Revolution in Development: Mexico and the Governance of the Global Economy

Dr. Christy Thornton, John Hopkins University


Friday, October 25, 2019 | 10:30 am

Latin American and Iberian Institute

801 Yale Blvd NE (campus building #165)

About:

Join the LAII, Department of History, and the International Studies Institute for a presentation with Dr. Christy Thornton, assistant professor of sociology at Johns Hopkins University, as she discusses her current manuscript project, “Revolution in Development: Mexico and the Governance of the Global Economy.”

 This talk will uncover the hidden role of politicians, diplomats, and economists from post-revolutionary Mexico in shaping the governance of the global economy. From the 1920s through the 1980s, representatives of the Mexican state intervened repeatedly in negotiations over the creation and reform of the period’s most important international institutions, from the League of Nations and the Pan-American Union to the World Bank and the UN General Assembly. They advocated for an international order that would distribute the returns to global capitalism more equitably, thereby providing capital, access, and expertise that would foster economic development through industrial modernization. In fact, this talk will argue, Mexican offi­cials—always working in cooperation and contest with others in the nascent Third World—not only elaborated the agenda and imagined the organizations of what would come to be known as “international development,” they defined the parameters within which great powers, especially the United States, would engage with that idea.

JOIN US FOR DR. THORNTON’S HISTORY COLLOQUIUM

Friday, Oct. 25 • 1:30 pm • Mesa Vista Hall 1104

Dr. Thornton will present "‘The Solidarity We Demand Is a Condition of Survival’: Mexico, the United States, and the Global Economy in the 1970s.”

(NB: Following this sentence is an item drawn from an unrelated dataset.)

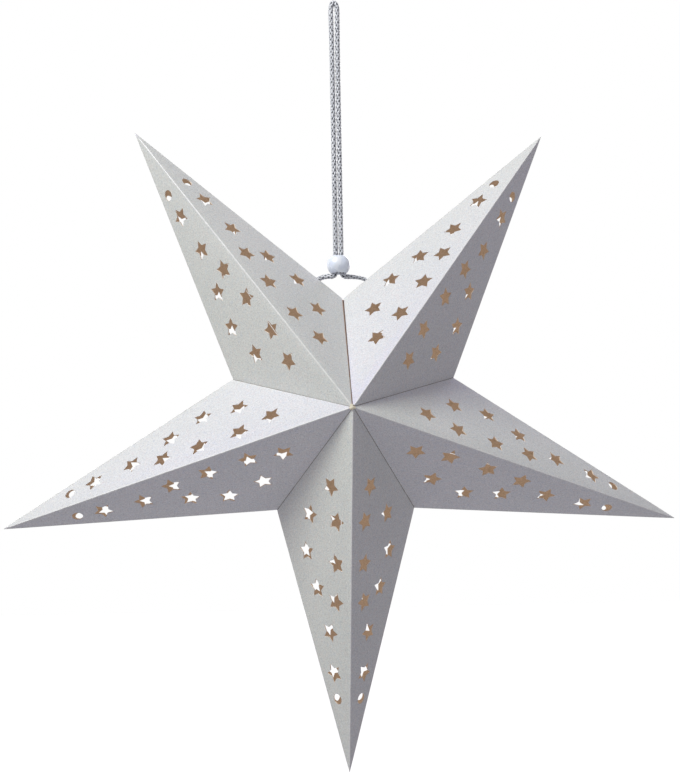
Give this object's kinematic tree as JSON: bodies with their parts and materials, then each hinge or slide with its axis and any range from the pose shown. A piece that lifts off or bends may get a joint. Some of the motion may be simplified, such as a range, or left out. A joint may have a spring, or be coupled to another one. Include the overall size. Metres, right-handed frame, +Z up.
{
  "type": "hanging paper star lantern",
  "caption": "Flat-folding card star lantern with punched star-shaped holes, hung from a doubled cord with a sliding bead.",
  "frame": {"origin": "where a hook carries the cord's loop, on the inner side of the loop's top", "axes": "+Z up, the star's front faces -Y, +X to the right of the front"},
  "size_m": [0.3006, 0.0957, 0.348],
  "materials": {
    "pearl_card": "pearl-coated card, smooth with a faint metallic sparkle, plain brown on the inside",
    "flap_card": "uncoated brown card",
    "metallic_cord": "braided silver metallic yarn",
    "pearl_bead": "glossy pearl coating"
  },
  "bodies": {
    "upper_left_arm_front_right": {"upper_left_arm_front_right_panel": "pearl_card"},
    "upper_left_arm_back_right": {"upper_left_arm_back_right_panel": "pearl_card", "cord_loop": "metallic_cord", "cord_left_knot": "metallic_cord"},
    "upper_left_arm_front_left": {"upper_left_arm_front_left_panel": "pearl_card"},
    "upper_left_arm_back_left": {"upper_left_arm_back_left_panel": "pearl_card", "upper_left_arm_closing_flap": "flap_card"},
    "left_arm_front_upper": {"left_arm_front_upper_panel": "pearl_card", "left_arm_front_glue_flap": "flap_card"},
    "left_arm_back_upper": {"left_arm_back_upper_panel": "pearl_card", "left_arm_back_glue_flap": "flap_card"},
    "left_arm_front_lower": {"left_arm_front_lower_panel": "pearl_card"},
    "left_arm_back_lower": {"left_arm_back_lower_panel": "pearl_card", "left_arm_closing_flap": "flap_card"},
    "bottom_arm_front_left": {"bottom_arm_front_left_panel": "pearl_card", "bottom_arm_front_glue_flap": "flap_card"},
    "bottom_arm_back_left": {"bottom_arm_back_left_panel": "pearl_card", "bottom_arm_back_glue_flap": "flap_card"},
    "bottom_arm_front_right": {"bottom_arm_front_right_panel": "pearl_card"},
    "bottom_arm_back_right": {"bottom_arm_back_right_panel": "pearl_card", "bottom_arm_closing_flap": "flap_card"},
    "right_arm_front_lower": {"right_arm_front_lower_panel": "pearl_card", "right_arm_front_glue_flap": "flap_card"},
    "right_arm_back_lower": {"right_arm_back_lower_panel": "pearl_card", "right_arm_back_glue_flap": "flap_card"},
    "right_arm_front_upper": {"right_arm_front_upper_panel": "pearl_card"},
    "right_arm_back_upper": {"right_arm_back_upper_panel": "pearl_card", "right_arm_closing_flap": "flap_card"},
    "upper_right_arm_front_right": {"upper_right_arm_front_right_panel": "pearl_card", "upper_right_arm_front_glue_flap": "flap_card"},
    "upper_right_arm_back_right": {"upper_right_arm_back_right_panel": "pearl_card", "upper_right_arm_back_glue_flap": "flap_card"},
    "upper_right_arm_front_left": {"upper_right_arm_front_left_panel": "pearl_card"},
    "upper_right_arm_back_left": {"upper_right_arm_back_left_panel": "pearl_card", "upper_right_arm_closing_flap": "flap_card", "cord_right_end": "metallic_cord", "cord_right_knot": "metallic_cord"},
    "bead": {"sliding_bead": "pearl_bead"}
  },
  "joints": [
    {"name": "star_fold", "type": "hinge", "parent": "upper_left_arm_back_right", "child": "upper_left_arm_front_right", "pos_m": [-0.09057, 0, -0.05978], "axis": [-0.7754, 0, 0.6314], "range_deg": [0, 77.78]},
    {"name": "upper_left_arm_ridge_fold", "type": "hinge", "parent": "upper_left_arm_front_right", "child": "upper_left_arm_front_left", "pos_m": [0.0023, -0.04738, -0.1876], "axis": [0.5624, -0.2907, -0.7741], "range_deg": [0, 75.76]},
    {"name": "upper_left_arm_to_left_arm_valley_fold", "type": "hinge", "parent": "upper_left_arm_front_left", "child": "left_arm_front_upper", "pos_m": [0.0023, -0.048, -0.1876], "axis": [-0.7001, 0.6769, 0.2275], "range_deg": [0, 118.32]},
    {"name": "left_arm_ridge_fold", "type": "hinge", "parent": "left_arm_front_upper", "child": "left_arm_front_lower", "pos_m": [0.0023, -0.04738, -0.1876], "axis": [0.91, -0.2907, 0.2957], "range_deg": [0, 78.76]},
    {"name": "left_arm_to_bottom_arm_valley_fold", "type": "hinge", "parent": "left_arm_front_lower", "child": "bottom_arm_front_left", "pos_m": [0.0023, -0.048, -0.1876], "axis": [-0.4327, 0.6769, -0.5955], "range_deg": [0, 118.32]},
    {"name": "bottom_arm_ridge_fold", "type": "hinge", "parent": "bottom_arm_front_left", "child": "bottom_arm_front_right", "pos_m": [0.0023, -0.04738, -0.1876], "axis": [0, -0.2907, 0.9568], "range_deg": [0, 78.76]},
    {"name": "bottom_arm_to_right_arm_valley_fold", "type": "hinge", "parent": "bottom_arm_front_right", "child": "right_arm_front_lower", "pos_m": [0.0023, -0.048, -0.1876], "axis": [0.4327, 0.6769, -0.5955], "range_deg": [0, 118.32]},
    {"name": "right_arm_ridge_fold", "type": "hinge", "parent": "right_arm_front_lower", "child": "right_arm_front_upper", "pos_m": [0.0023, -0.04738, -0.1876], "axis": [-0.91, -0.2907, 0.2957], "range_deg": [0, 78.76]},
    {"name": "right_arm_to_upper_right_arm_valley_fold", "type": "hinge", "parent": "right_arm_front_upper", "child": "upper_right_arm_front_right", "pos_m": [0.0023, -0.048, -0.1876], "axis": [0.7001, 0.6769, 0.2275], "range_deg": [0, 118.32]},
    {"name": "upper_right_arm_ridge_fold", "type": "hinge", "parent": "upper_right_arm_front_right", "child": "upper_right_arm_front_left", "pos_m": [0.0023, -0.04738, -0.1876], "axis": [-0.5624, -0.2907, -0.7741], "range_deg": [0, 75.76]},
    {"name": "upper_left_arm_left_edge_fold", "type": "hinge", "parent": "upper_left_arm_front_left", "child": "upper_left_arm_back_left", "pos_m": [-0.09057, 0, -0.05978], "axis": [-0.3609, 0, 0.9326], "range_deg": [0, 77.83]},
    {"name": "left_arm_upper_edge_fold", "type": "hinge", "parent": "left_arm_front_upper", "child": "left_arm_back_upper", "pos_m": [-0.14797, 0, -0.23642], "axis": [0.8402, 0, 0.5424], "range_deg": [0, 77.83]},
    {"name": "left_arm_lower_edge_fold", "type": "hinge", "parent": "left_arm_front_lower", "child": "left_arm_back_lower", "pos_m": [-0.14797, 0, -0.23642], "axis": [-0.9985, 0, -0.0551], "range_deg": [0, 77.83]},
    {"name": "bottom_arm_left_edge_fold", "type": "hinge", "parent": "bottom_arm_front_left", "child": "bottom_arm_back_left", "pos_m": [0.0023, 0, -0.3456], "axis": [-0.2562, 0, 0.9666], "range_deg": [0, 77.83]},
    {"name": "bottom_arm_right_edge_fold", "type": "hinge", "parent": "bottom_arm_front_right", "child": "bottom_arm_back_right", "pos_m": [0.0023, 0, -0.3456], "axis": [-0.2562, 0, -0.9666], "range_deg": [0, 77.83]},
    {"name": "right_arm_lower_edge_fold", "type": "hinge", "parent": "right_arm_front_lower", "child": "right_arm_back_lower", "pos_m": [0.15257, 0, -0.23642], "axis": [-0.9985, 0, 0.0551], "range_deg": [0, 77.83]},
    {"name": "right_arm_upper_edge_fold", "type": "hinge", "parent": "right_arm_front_upper", "child": "right_arm_back_upper", "pos_m": [0.15257, 0, -0.23642], "axis": [0.8402, 0, -0.5424], "range_deg": [0, 77.83]},
    {"name": "upper_right_arm_right_edge_fold", "type": "hinge", "parent": "upper_right_arm_front_right", "child": "upper_right_arm_back_right", "pos_m": [0.09517, 0, -0.05978], "axis": [-0.3609, 0, -0.9326], "range_deg": [0, 77.83]},
    {"name": "upper_right_arm_left_edge_fold", "type": "hinge", "parent": "upper_right_arm_front_left", "child": "upper_right_arm_back_left", "pos_m": [0.09517, 0, -0.05978], "axis": [0.7754, 0, 0.6314], "range_deg": [0, 77.83]},
    {"name": "bead_slide", "type": "slide", "parent": "upper_left_arm_back_right", "child": "bead", "axis": [-0.0063, -0.0251, 0.9997], "range_m": [0, 0.095]}
  ],
  "couplings": [
    {"joint": "upper_left_arm_ridge_fold", "follows": "star_fold", "ratio": 0.97339},
    {"joint": "upper_left_arm_to_left_arm_valley_fold", "follows": "star_fold", "ratio": 1.5206},
    {"joint": "left_arm_ridge_fold", "follows": "star_fold", "ratio": 1.012},
    {"joint": "left_arm_to_bottom_arm_valley_fold", "follows": "star_fold", "ratio": 1.5206},
    {"joint": "bottom_arm_ridge_fold", "follows": "star_fold", "ratio": 1.012},
    {"joint": "bottom_arm_to_right_arm_valley_fold", "follows": "star_fold", "ratio": 1.5206},
    {"joint": "right_arm_ridge_fold", "follows": "star_fold", "ratio": 1.012},
    {"joint": "right_arm_to_upper_right_arm_valley_fold", "follows": "star_fold", "ratio": 1.5206},
    {"joint": "upper_right_arm_ridge_fold", "follows": "star_fold", "ratio": 0.97339},
    {"joint": "upper_left_arm_left_edge_fold", "follows": "star_fold", "ratio": 1},
    {"joint": "left_arm_upper_edge_fold", "follows": "star_fold", "ratio": 1},
    {"joint": "left_arm_lower_edge_fold", "follows": "star_fold", "ratio": 1},
    {"joint": "bottom_arm_left_edge_fold", "follows": "star_fold", "ratio": 1},
    {"joint": "bottom_arm_right_edge_fold", "follows": "star_fold", "ratio": 1},
    {"joint": "right_arm_lower_edge_fold", "follows": "star_fold", "ratio": 1},
    {"joint": "right_arm_upper_edge_fold", "follows": "star_fold", "ratio": 1},
    {"joint": "upper_right_arm_right_edge_fold", "follows": "star_fold", "ratio": 1},
    {"joint": "upper_right_arm_left_edge_fold", "follows": "star_fold", "ratio": 1}
  ]
}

 Dr. Christy Thornton is Assistant Professor of Sociology at Johns Hopkins University, where she is a core faculty member for the Latin America in a Globalizing World Initiative, aside from being a­liated with the Program in Latin American Studies. She holds PhD from New York University in 2015. Before graduate school, Dr. Thornton spent five years as the Executive Director of the North American Congress on Latin America (NACLA), a 50-year-old research and advocacy organization. Her research interests include comparative-historical sociology, global inequality and development, labor and social movements, Latin American political economy, and Mexican state formation. Her current manuscript project, Revolution in Development: Mexico and the Governance of the Global Economy, under contract with the University of California Press, uses a case study of post-revolutionary Mexico to reexamine the origins of development as an international project. Using a comparative-historical analysis, the book traces how 20th-century Mexican diplomats, political figures, and economists mobilized the social and economic tenets of the Mexican Revolution to advocate for an international regime of redistributive multilateralism.